No entanto, nem todas as lojas on-line aceitam os cartões virtuais como pagamento. Para Matheus Rodrigues, analista do Sebrae Rio, uma das razões para alguns negócios não aceitarem cartões virtuais pode ser o custo para implementação de tecnologia:

— O cartão virtual reduz os riscos de fraude. Mas alguns negócios acabam não aceitando, por custo para adesão ou limitação da empresa que presta serviço.

Confira o que dizem os bancos

Caixa: O banco oferece até cinco cartões adicionais ao titular. Para compras seguras em sites, lojas de aplicativos e serviços de assinaturas mensais, a Caixa disponibiliza o cartão de crédito virtual gratuitamente aos titulares.

Itaú: Embora o empréstimo do cartão de crédito a terceiros possa ocorrer, o banco ressalta que é “crucial que o titular compreenda os riscos associados e tome medidas para minimizá-los” . O Itaú reforça que “não há por parte do banco, entretanto, um bloqueio desse tipo de transação.”

Nubank: O banco reforça que os cartões são pessoais e intransferíveis, e a responsabilidade da guarda é exclusiva do titular. A instituição alerta sobre o risco de compras feitas por terceiros, uma vez que o CPF do titular está em risco em caso de não pagamento da fatura. E lembra ainda que há a possibilidade de comprometimento do limite em função de transações não programadas.

Santander: O contrato estabelece que o cliente, como titular do cartão de crédito, é o único responsável pelo seu uso, guarda e pagamento, bem como por todos os cartões adicionais solicitados, diz o banco. Cabe ao cliente também orientar os portadores dos cartões adicionais sobre aspectos de segurança.
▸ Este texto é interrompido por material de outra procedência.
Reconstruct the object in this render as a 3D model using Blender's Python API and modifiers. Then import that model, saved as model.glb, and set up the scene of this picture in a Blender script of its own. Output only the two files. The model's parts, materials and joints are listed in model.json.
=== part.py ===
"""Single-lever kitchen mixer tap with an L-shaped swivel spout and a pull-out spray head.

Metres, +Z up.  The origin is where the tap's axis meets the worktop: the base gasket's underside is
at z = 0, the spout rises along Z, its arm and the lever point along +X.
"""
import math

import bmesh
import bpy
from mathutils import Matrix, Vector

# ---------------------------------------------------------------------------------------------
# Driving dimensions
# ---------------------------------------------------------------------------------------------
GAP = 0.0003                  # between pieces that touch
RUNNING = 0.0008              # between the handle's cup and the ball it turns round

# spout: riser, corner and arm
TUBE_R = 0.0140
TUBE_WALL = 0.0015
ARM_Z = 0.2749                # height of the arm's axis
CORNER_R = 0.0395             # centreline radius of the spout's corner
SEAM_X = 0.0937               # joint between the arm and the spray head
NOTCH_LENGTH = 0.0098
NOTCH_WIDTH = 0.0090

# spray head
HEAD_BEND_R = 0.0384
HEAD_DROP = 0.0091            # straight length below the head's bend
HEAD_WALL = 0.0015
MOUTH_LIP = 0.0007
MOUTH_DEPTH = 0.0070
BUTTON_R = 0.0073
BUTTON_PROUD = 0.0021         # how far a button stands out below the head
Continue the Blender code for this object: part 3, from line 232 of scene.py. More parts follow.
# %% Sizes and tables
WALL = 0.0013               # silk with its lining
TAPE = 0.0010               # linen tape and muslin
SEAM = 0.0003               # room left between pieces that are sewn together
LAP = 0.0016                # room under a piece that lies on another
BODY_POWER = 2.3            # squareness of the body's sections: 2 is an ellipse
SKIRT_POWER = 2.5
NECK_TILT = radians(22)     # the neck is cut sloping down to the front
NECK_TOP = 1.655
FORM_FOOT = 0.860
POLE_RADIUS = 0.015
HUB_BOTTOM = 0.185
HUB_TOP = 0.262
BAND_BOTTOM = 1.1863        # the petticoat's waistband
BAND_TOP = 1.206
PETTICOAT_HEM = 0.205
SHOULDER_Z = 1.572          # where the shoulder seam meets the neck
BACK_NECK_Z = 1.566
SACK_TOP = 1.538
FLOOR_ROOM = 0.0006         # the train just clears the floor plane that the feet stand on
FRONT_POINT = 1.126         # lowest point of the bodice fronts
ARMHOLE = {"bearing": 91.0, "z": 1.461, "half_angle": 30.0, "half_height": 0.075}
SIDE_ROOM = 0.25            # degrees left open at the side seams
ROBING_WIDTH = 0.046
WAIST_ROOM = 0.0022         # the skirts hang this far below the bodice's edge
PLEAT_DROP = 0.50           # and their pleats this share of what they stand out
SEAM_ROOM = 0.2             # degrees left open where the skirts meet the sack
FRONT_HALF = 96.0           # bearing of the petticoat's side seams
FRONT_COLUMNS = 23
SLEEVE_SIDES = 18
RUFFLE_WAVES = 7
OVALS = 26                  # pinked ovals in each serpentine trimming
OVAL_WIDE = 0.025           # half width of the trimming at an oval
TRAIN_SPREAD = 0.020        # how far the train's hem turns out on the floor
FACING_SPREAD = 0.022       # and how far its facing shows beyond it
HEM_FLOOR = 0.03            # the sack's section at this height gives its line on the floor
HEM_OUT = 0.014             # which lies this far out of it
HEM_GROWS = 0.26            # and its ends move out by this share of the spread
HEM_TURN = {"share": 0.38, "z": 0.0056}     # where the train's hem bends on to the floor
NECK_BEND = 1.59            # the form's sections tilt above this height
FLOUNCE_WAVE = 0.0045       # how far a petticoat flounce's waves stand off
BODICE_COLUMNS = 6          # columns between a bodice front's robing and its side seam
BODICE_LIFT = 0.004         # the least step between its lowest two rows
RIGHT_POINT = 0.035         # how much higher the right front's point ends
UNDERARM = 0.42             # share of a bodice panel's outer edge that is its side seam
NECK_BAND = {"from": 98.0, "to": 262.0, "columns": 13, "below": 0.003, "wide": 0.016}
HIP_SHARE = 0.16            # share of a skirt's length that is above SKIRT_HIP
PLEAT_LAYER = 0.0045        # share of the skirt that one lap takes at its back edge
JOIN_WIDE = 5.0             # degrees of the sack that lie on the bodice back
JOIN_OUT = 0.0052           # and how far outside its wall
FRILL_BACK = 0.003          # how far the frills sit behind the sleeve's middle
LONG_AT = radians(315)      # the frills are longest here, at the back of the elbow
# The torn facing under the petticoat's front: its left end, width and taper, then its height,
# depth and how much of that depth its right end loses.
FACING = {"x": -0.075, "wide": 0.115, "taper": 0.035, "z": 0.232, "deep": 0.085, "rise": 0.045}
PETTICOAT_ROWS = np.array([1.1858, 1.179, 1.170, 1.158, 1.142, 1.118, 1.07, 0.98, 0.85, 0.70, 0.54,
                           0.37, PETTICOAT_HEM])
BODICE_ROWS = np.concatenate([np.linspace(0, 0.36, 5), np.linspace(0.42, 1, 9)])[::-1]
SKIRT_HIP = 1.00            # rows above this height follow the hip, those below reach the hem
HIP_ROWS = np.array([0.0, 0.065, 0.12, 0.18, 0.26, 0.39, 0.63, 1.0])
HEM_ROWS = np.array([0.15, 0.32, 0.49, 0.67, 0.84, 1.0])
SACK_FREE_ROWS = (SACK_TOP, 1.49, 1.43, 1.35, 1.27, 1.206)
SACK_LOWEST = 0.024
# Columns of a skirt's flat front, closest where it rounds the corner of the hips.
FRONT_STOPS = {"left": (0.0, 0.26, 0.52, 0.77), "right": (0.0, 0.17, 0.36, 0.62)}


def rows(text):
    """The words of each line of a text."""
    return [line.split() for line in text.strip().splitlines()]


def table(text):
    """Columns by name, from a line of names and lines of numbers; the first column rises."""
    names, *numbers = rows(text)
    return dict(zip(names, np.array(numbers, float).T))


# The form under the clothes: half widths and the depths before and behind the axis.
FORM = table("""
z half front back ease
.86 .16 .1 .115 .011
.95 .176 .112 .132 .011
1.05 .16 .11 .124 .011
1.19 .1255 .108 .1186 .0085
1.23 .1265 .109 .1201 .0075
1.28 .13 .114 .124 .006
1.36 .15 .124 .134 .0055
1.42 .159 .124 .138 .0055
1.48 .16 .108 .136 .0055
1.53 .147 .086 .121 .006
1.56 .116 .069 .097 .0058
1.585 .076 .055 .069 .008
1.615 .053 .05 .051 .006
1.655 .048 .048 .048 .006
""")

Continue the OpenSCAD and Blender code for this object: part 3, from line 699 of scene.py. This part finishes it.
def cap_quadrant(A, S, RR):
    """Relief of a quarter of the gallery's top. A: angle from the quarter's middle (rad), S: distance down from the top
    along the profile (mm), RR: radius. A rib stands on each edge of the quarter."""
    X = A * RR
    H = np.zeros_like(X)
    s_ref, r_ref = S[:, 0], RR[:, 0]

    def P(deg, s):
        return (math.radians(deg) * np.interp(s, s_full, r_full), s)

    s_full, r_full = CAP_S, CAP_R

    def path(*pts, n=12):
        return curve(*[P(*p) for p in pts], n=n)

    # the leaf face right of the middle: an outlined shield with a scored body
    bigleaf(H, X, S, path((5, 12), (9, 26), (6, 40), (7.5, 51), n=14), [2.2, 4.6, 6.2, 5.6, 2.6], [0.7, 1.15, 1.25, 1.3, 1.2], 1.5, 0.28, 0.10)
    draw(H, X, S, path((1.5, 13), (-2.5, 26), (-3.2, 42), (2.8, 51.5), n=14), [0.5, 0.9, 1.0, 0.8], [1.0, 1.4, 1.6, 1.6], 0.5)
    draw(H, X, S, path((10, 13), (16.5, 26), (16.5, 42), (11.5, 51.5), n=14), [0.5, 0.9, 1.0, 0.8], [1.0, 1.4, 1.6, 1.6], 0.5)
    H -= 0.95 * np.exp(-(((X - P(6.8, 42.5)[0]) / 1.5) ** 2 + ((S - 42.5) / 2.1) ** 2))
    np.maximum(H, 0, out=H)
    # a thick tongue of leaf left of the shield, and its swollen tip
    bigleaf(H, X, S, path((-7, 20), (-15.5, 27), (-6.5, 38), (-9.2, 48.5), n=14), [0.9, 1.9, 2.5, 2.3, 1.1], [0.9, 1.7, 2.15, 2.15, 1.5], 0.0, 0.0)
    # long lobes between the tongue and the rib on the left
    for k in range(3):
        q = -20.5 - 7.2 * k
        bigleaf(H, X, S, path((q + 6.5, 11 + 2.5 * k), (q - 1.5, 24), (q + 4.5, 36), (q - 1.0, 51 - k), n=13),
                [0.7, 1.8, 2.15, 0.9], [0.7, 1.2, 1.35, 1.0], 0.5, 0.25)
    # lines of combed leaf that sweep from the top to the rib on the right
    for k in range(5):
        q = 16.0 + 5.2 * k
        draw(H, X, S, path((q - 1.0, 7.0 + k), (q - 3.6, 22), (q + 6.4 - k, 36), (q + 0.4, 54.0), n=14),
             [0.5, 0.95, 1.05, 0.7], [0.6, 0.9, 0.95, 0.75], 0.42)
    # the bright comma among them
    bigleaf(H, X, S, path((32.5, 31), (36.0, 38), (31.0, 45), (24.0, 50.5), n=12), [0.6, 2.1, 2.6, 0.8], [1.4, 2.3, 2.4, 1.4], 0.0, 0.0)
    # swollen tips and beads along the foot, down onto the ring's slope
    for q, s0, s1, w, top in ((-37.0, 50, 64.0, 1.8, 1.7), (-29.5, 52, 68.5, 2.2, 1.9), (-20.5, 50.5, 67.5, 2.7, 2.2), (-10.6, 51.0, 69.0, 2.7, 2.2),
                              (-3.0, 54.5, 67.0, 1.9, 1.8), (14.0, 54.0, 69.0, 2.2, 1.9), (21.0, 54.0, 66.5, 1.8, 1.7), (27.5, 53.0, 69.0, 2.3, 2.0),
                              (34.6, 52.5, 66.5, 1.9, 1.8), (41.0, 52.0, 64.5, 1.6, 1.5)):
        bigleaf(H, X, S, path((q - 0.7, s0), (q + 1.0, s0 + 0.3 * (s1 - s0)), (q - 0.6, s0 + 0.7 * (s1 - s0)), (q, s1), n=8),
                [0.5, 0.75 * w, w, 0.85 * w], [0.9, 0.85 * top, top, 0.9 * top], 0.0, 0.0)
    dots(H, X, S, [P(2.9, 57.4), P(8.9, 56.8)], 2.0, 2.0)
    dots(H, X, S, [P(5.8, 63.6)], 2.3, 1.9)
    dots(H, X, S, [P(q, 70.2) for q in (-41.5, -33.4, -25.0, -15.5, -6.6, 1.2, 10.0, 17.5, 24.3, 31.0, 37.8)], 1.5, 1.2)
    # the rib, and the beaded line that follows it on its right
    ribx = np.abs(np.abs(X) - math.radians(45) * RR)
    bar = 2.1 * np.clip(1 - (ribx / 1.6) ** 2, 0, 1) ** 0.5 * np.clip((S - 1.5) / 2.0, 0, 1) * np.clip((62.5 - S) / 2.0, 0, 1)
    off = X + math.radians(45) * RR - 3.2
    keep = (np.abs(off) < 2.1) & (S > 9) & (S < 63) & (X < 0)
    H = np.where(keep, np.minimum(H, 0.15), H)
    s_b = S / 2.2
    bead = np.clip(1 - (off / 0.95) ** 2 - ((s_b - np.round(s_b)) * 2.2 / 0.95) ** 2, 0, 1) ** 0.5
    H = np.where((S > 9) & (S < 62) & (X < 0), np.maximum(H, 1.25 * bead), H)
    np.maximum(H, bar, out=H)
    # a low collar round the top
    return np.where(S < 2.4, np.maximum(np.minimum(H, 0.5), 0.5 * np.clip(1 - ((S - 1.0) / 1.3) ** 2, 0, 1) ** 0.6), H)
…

Inter: O banco defende que o cliente deve ter liberdade sobre sua conta e gastos, mas sem esquecer da segurança. O ideal, diz, é que cada cartão seja de uso pessoal e intransferível, para evitar problemas de segurança e descontrole financeiro. Para aqueles que desejam compartilhar o crédito, o banco lembra que há a opção do cartão de crédito adicional.